[BEGIN]
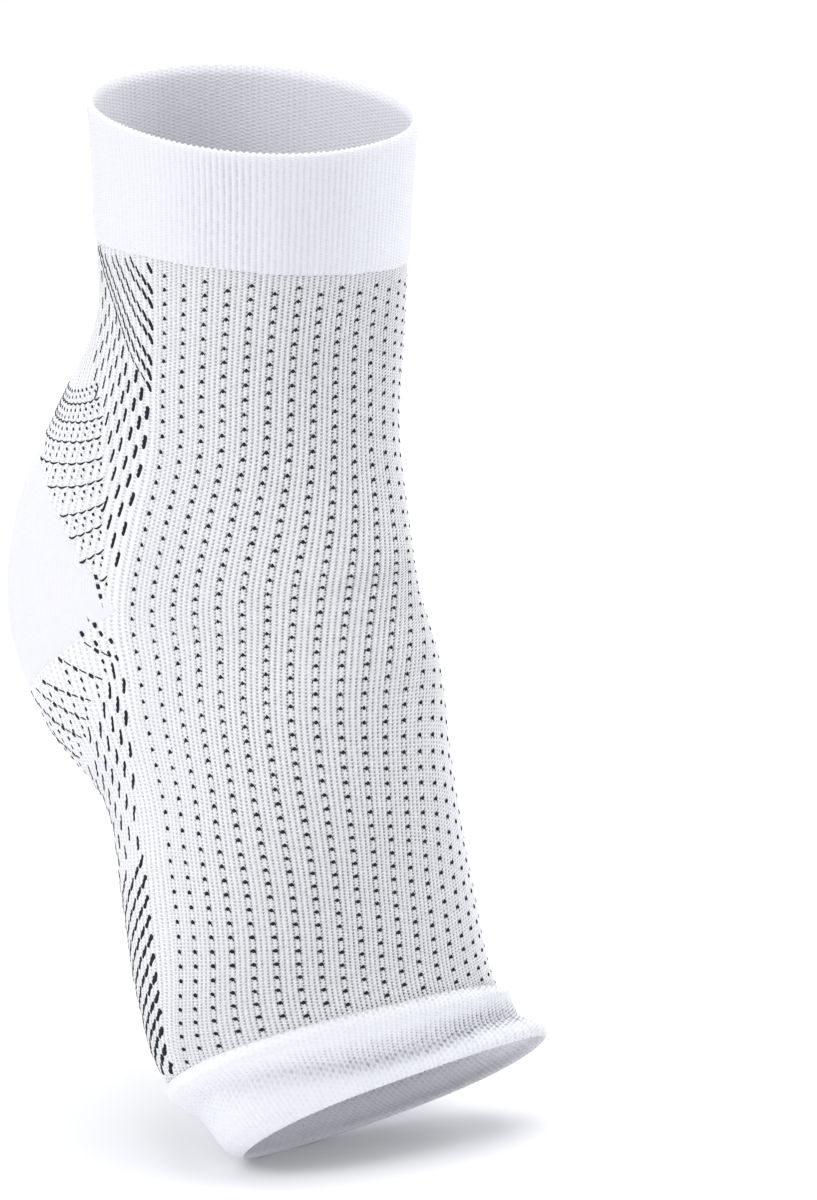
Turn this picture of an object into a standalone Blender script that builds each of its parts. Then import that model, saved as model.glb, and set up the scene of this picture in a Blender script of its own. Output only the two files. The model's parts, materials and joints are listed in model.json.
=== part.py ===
"""A toe-less knitted ankle sock in its worn form, with the heel raised.

Metres, +Z up along the shaft, the open toe end towards -Y and down, the outer side towards -X.
The origin lies in the middle of the hollow, where the shaft turns into the sloping lower part.
"""
import math
from collections import namedtuple

import bmesh
import bpy
import numpy as np

# Heights and lengths along the shaft and along the sloping lower part
SHAFT_HEIGHT = 0.1305
CUFF_HEIGHT = 0.037
FOOT_LENGTH = 0.132
BAND_WIDTH = 0.017
FOOT_PITCH = math.radians(60.0)

# Depths and widths across the hollow: the shaft, the heel with the instep, and the lower part
LEG_DEPTH = 0.084
LEG_WIDTH = 0.076
INSTEP_REACH = 0.051
HEEL_REACH = 0.094
HEEL_WIDTH = 0.072
FOOT_DEPTH = 0.060
FOOT_WIDTH = 0.092

# Walls of the four knitted pieces, and how far the two elastic edges swell past the sleeve
SLEEVE_WALL = 0.0012
POCKET_WALL = 0.0016
CUFF_WALL = 0.0020
CUFF_SWELL = 0.0007
BAND_WALL = 0.0018
BAND_SWELL = 0.0012
GAP = 0.0003

# The heel pocket, seen from the side: its front corner, the slopes of its two gore lines,
# and the height at which the upper line turns level round the back
POCKET_CORNER = 0.016
POCKET_LIFT = -0.0015
POCKET_TOP = 0.033
UPPER_SLOPE = math.radians(40.0)
LOWER_SLOPE = math.radians(35.0)
TOP_SLOPE = math.radians(6.0)

# How finely the walls are faceted
RING_POINTS = 60
CUFF_RINGS = 6
SLEEVE_RINGS = 29
BAND_RINGS = 7
OUTLINE_STEPS = 720

# Each section is a rounded oval across the hollow. Columns: place along its part, tilt in
# degrees of its front edge above the level, reach to the front and to the back of the axis, width,
# squareness of the oval, rise and lead of the inner side per metre of width, and sideways shift.
Section = namedtuple("Section", "place tilt front back width square rise lead shift")

# Places are shares of SHAFT_HEIGHT, front and back of LEG_DEPTH, width of LEG_WIDTH
LEG_SECTIONS = (
    Section(1.00, -5.0, 0.510, 0.510, 1.04, 2.15, 0.02, 0.00, 0.00),
    Section(0.88, -2.0, 0.500, 0.505, 1.02, 2.15, -0.05, 0.00, 0.00),
    Section(0.71, 1.5, 0.480, 0.500, 1.00, 2.15, -0.12, 0.00, 0.00),
    Section(0.55, 0.5, 0.475, 0.525, 0.97, 2.15, -0.05, 0.00, 0.00),
)

# Places are shares of SHAFT_HEIGHT, front of INSTEP_REACH, back of HEEL_REACH, width of HEEL_WIDTH
HEEL_SECTIONS = (
    Section(0.350, 3.0, 0.81, 0.690, 1.01, 2.10, 0.00, 0.00, 0.00),
    Section(0.180, 9.0, 0.90, 0.900, 1.01, 2.10, 0.00, 0.00, 0.00),
    Section(0.023, 17.0, 1.00, 0.990, 1.00, 2.10, 0.00, 0.00, 0.00),
)

# Places are shares of FOOT_LENGTH, front and back of FOOT_DEPTH, width and shift of FOOT_WIDTH
FOOT_SECTIONS = (
    Section(0.106, 26.0, 0.81, 1.51, 0.77, 2.10, 0.00, 0.00, 0.000),
    Section(0.273, 31.0, 0.71, 1.21, 0.80, 2.15, 0.00, 0.05, -0.008),
    Section(0.470, 34.0, 0.48, 1.16, 0.89, 2.20, -0.01, 0.10, -0.035),
    Section(0.680, 35.0, 0.23, 1.10, 0.96, 2.30, -0.02, 0.16, -0.058),
    Section(0.871, 36.0, -0.03, 0.97, 0.97, 2.40, 0.00, 0.24, -0.047),
    Section(1.000, 44.0, -0.20, 0.76, 0.87, 2.40, 0.17, 0.36, 0.075),
)

# How each elastic edge swells from its joint with the sleeve, at 0, to its free edge, at 1
CUFF_PROFILE = ((0.00, 0.3), (0.12, 0.8), (0.45, 0.5), (0.80, 0.8), (0.95, 1.0), (1.00, 0.8))
BAND_PROFILE = ((0.00, 0.2), (0.18, 0.8), (0.38, 0.5), (0.60, 0.1), (0.84, 1.0), (1.00, 0.6))

CUFF_COLOUR = (0.86, 0.87, 0.90)
SLEEVE_COLOUR = (0.78, 0.79, 0.83)
POCKET_COLOUR = (0.88, 0.89, 0.92)
BAND_COLOUR = (0.84, 0.85, 0.89)
KNIT_ROUGHNESS = 0.85


def clear_scene():
    """Start from nothing."""
    for item in list(bpy.data.objects):
        bpy.data.objects.remove(item, do_unlink=True)


def knit_material(name, colour):
    """Matt white yarn."""
    material = bpy.data.materials.new(name)
    material.use_nodes = True
    shader = material.node_tree.nodes["Principled BSDF"]
    shader.inputs["Base Color"].default_value = (*colour, 1.0)
    shader.inputs["Roughness"].default_value = KNIT_ROUGHNESS
    shader.inputs["Metallic"].default_value = 0.0
    return material


def section_values():
    """Each section's distance along the sock and its sizes in metres, from toe end to rim."""
    rows = []
    for part in LEG_SECTIONS:
        height = part.place * SHAFT_HEIGHT
        rows.append((height, 0.0, height, part.tilt, part.front * LEG_DEPTH, part.back * LEG_DEPTH,
                     part.width * LEG_WIDTH / 2, part.square, part.rise, part.lead, 0.0))
    for part in HEEL_SECTIONS:
        height = part.place * SHAFT_HEIGHT
        rows.append((height, 0.0, height, part.tilt, part.front * INSTEP_REACH,
                     part.back * HEEL_REACH, part.width * HEEL_WIDTH / 2, part.square,
                     part.rise, part.lead, 0.0))
    for part in FOOT_SECTIONS:
        reach = part.place * FOOT_LENGTH
        rows.append((-reach, -reach * math.cos(FOOT_PITCH), -reach * math.sin(FOOT_PITCH),
                     part.tilt, part.front * FOOT_DEPTH, part.back * FOOT_DEPTH,
                     part.width * FOOT_WIDTH / 2, part.square, part.rise, part.lead,
                     part.shift * FOOT_WIDTH))
    rows.reverse()
    return np.array(rows)


def section_at(rows, along):
    """A smooth cubic blend of the section rows at one distance along the sock."""
    places = rows[:, 0]
    values = rows[:, 1:]
    slopes = np.empty_like(values)
    slopes[1:-1] = (values[2:] - values[:-2]) / (places[2:] - places[:-2])[:, None]
    slopes[0] = (values[1] - values[0]) / (places[1] - places[0])
    slopes[-1] = (values[-1] - values[-2]) / (places[-1] - places[-2])
    low = int(np.clip(np.searchsorted(places, along, side="right") - 1, 0, len(places) - 2))
    span = places[low + 1] - places[low]
    f = (along - places[low]) / span
    return ((2 * f**3 - 3 * f**2 + 1) * values[low]
            + (f**3 - 2 * f**2 + f) * span * slopes[low]
            + (3 * f**2 - 2 * f**3) * values[low + 1]
            + (f**3 - f**2) * span * slopes[low + 1])


def ring_points(rows, along, grow):
    """The points of one oval ring, grown outwards by a distance, starting at the front."""
    y, z, tilt, front, back, half_width, square, rise, lead, shift = section_at(rows, along)
    half_depth = (front + back) / 2 + grow
    middle = (front - back) / 2
    angles = np.linspace(0.0, 2 * math.pi, OUTLINE_STEPS + 1)
    cosines = np.cos(angles)
    sines = np.sin(angles)
    depth = half_depth * np.sign(cosines) * np.abs(cosines) ** (2 / square)
    width = (half_width + grow) * np.sign(sines) * np.abs(sines) ** (2 / square)
    steps = np.hypot(np.diff(width), np.diff(depth))
    lengths = np.concatenate(([0.0], np.cumsum(steps)))
    wanted = np.linspace(0.0, lengths[-1], RING_POINTS, endpoint=False)
    x = np.interp(wanted, lengths, width)
    reach = np.interp(wanted, lengths, depth) + middle
    forward = -math.cos(math.radians(tilt))
    upward = math.sin(math.radians(tilt))
    return np.stack((x + shift, y + forward * reach - x * lead, z + upward * reach + x * rise), axis=1)


def swell_at(profile, share):
    """How far a profile stands out at a share of its length, as a share of its swell."""
    return float(np.interp(share, [place for place, _ in profile], [out for _, out in profile]))


def knitted_tube(name, joint, edge, rings, wall, swell, profile, nose, colour):
    """A closed wall round the hollow, from its joint to its edge, with both ends nosed round."""
    rows = section_values()
    direction = math.copysign(1.0, edge - joint)
    first = joint + direction * nose
    last = edge - direction * nose
    outside = []
    inside = []
    for step in range(rings):
        share = step / (rings - 1)
        along = first + (last - first) * share
        out = swell * swell_at(profile, share)
        outside.append(ring_points(rows, along, out))
        inside.append(ring_points(rows, along, out - wall))
    loops = list(outside)
    if nose > 0:
        end_out = swell * swell_at(profile, 1.0)
        loops.append(ring_points(rows, edge, end_out - wall / 2))
    loops.extend(reversed(inside))
    if nose > 0:
        start_out = swell * swell_at(profile, 0.0)
        loops.append(ring_points(rows, joint, start_out - wall / 2))
    return closed_loops(name, loops, colour)


def closed_loops(name, loops, colour):
    """Join rings, the last one back to the first, into one closed body."""
    mesh = bpy.data.meshes.new(name)
    body = bmesh.new()
    rows = [[body.verts.new(point) for point in ring] for ring in loops]
    for here, above in zip(rows, rows[1:] + rows[:1]):
        for index in range(RING_POINTS):
            after = (index + 1) % RING_POINTS
            body.faces.new((here[index], here[after], above[after], above[index]))
    bmesh.ops.recalc_face_normals(body, faces=body.faces)
    body.to_mesh(mesh)
    body.free()
    return place(name, mesh, colour)


def place(name, mesh, colour):
    """Add a mesh to the scene as an object with its own material, shaded smooth."""
    if colour:
        mesh.materials.append(knit_material(name, colour))
    mesh.shade_smooth()
    item = bpy.data.objects.new(name, mesh)
    bpy.context.scene.collection.objects.link(item)
    return item


def pocket_outline(grow):
    """The heel pocket's outline from the side, as y and z, with its edges moved out by a distance.

    It starts at the front corner, climbs to the knee, and is left open well behind the heel.
    """
    push = grow / math.sin(UPPER_SLOPE + LOWER_SLOPE)
    corner_y = POCKET_CORNER - push * (math.cos(LOWER_SLOPE) + math.cos(UPPER_SLOPE))
    corner_z = POCKET_LIFT + push * (math.sin(LOWER_SLOPE) - math.sin(UPPER_SLOPE))
    climb = (POCKET_TOP - POCKET_LIFT) / math.tan(UPPER_SLOPE)
    knee_y = POCKET_CORNER + climb - grow * math.sin(UPPER_SLOPE)
    knee_z = POCKET_TOP + grow * math.cos(UPPER_SLOPE)
    behind = HEEL_REACH + LEG_DEPTH
    top_z = knee_z + (behind - knee_y) * math.tan(TOP_SLOPE)
    bottom_z = corner_z - (behind - corner_y) * math.tan(LOWER_SLOPE)
    return ((corner_y, corner_z), (knee_y, knee_z), (behind, top_z), (behind, bottom_z))


def pocket_cutter(name, grow):
    """A prism along X of the pocket's outline, which parts the pocket from the sleeve."""
    mesh = bpy.data.meshes.new(name)
    body = bmesh.new()
    outline = pocket_outline(grow)
    face = body.faces.new([body.verts.new((-FOOT_WIDTH, y, z)) for y, z in outline])
    pushed = bmesh.ops.extrude_face_region(body, geom=[face])
    moved = [part for part in pushed["geom"] if isinstance(part, bmesh.types.BMVert)]
    bmesh.ops.translate(body, verts=moved, vec=(2 * FOOT_WIDTH, 0.0, 0.0))
    bmesh.ops.recalc_face_normals(body, faces=body.faces)
    body.to_mesh(mesh)
    body.free()
    cutter = place(name, mesh, None)
    cutter.display_type = "WIRE"
    cutter.hide_render = True
    return cutter


def cut_with(item, cutter, operation):
    """Cut an object by a cutter with an exact Boolean."""
    cut = item.modifiers.new(operation.lower(), "BOOLEAN")
    cut.operation = operation
    cut.solver = "EXACT"
    cut.object = cutter


def build_sock():
    """The cuff, the sleeve with its heel pocket set in, and the toe band."""
    flat = ((0.0, 0.0), (1.0, 0.0))
    cuff_joint = SHAFT_HEIGHT - CUFF_HEIGHT
    band_joint = BAND_WIDTH - FOOT_LENGTH
    knitted_tube("ankle_cuff", cuff_joint + GAP, SHAFT_HEIGHT, CUFF_RINGS, CUFF_WALL, CUFF_SWELL,
                 CUFF_PROFILE, CUFF_WALL / 3, CUFF_COLOUR)
    sleeve = knitted_tube("knit_sleeve", cuff_joint, band_joint, SLEEVE_RINGS, SLEEVE_WALL, 0.0,
                          flat, 0.0, SLEEVE_COLOUR)
    pocket = knitted_tube("heel_pocket", cuff_joint, band_joint, SLEEVE_RINGS, POCKET_WALL, 0.0,
                          flat, 0.0, POCKET_COLOUR)
    knitted_tube("toe_band", band_joint - GAP, -FOOT_LENGTH, BAND_RINGS, BAND_WALL, BAND_SWELL,
                 BAND_PROFILE, BAND_WALL / 3, BAND_COLOUR)
    cut_with(sleeve, pocket_cutter("sleeve_cutter", GAP), "DIFFERENCE")
    cut_with(pocket, pocket_cutter("pocket_cutter", 0.0), "INTERSECT")


clear_scene()
build_sock()
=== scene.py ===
"""The look of a toe-less knitted ankle sock in its worn form, with the heel raised.

Metres, +Z up along the shaft, the open toe end towards -Y and down, the outer side towards -X.
A place on the knit is given by its station, the distance along the sock (up the shaft positive,
towards the toe end negative), and its turn, the share of the way round from the front.
"""
import json
import math
from collections import namedtuple

import bmesh
import bpy
import numpy as np
from mathutils import Matrix, Vector

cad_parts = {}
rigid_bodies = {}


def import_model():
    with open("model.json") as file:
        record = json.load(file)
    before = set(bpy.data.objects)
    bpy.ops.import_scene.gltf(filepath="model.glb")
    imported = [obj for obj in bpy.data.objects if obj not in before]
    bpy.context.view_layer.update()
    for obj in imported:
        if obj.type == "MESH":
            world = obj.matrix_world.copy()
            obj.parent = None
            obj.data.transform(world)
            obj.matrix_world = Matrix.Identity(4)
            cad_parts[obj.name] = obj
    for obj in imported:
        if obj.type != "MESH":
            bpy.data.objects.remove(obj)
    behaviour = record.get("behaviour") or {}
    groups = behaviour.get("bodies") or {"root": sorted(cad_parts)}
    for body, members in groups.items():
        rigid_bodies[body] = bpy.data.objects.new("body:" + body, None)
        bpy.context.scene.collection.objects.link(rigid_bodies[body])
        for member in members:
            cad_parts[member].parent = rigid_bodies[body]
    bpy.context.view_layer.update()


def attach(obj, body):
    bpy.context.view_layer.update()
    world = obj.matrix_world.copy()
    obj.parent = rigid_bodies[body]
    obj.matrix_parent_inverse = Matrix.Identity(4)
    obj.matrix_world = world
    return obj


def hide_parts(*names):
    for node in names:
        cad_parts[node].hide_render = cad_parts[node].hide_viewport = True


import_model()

if bpy.ops.object.select_all.poll():
    bpy.ops.object.select_all(action="DESELECT")


# THE ANKLE CUFF
# A doubled elastic welt: plain white knit with fine upright ribs, folded over at the rim so that
# the rim is a soft round edge. It is closely knitted, and stands out from the sleeve below it.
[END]
Search the lines for the string "before" and copy every line that has it.

Solution for this problem:
    before = set(bpy.data.objects)
    imported = [obj for obj in bpy.data.objects if obj not in before]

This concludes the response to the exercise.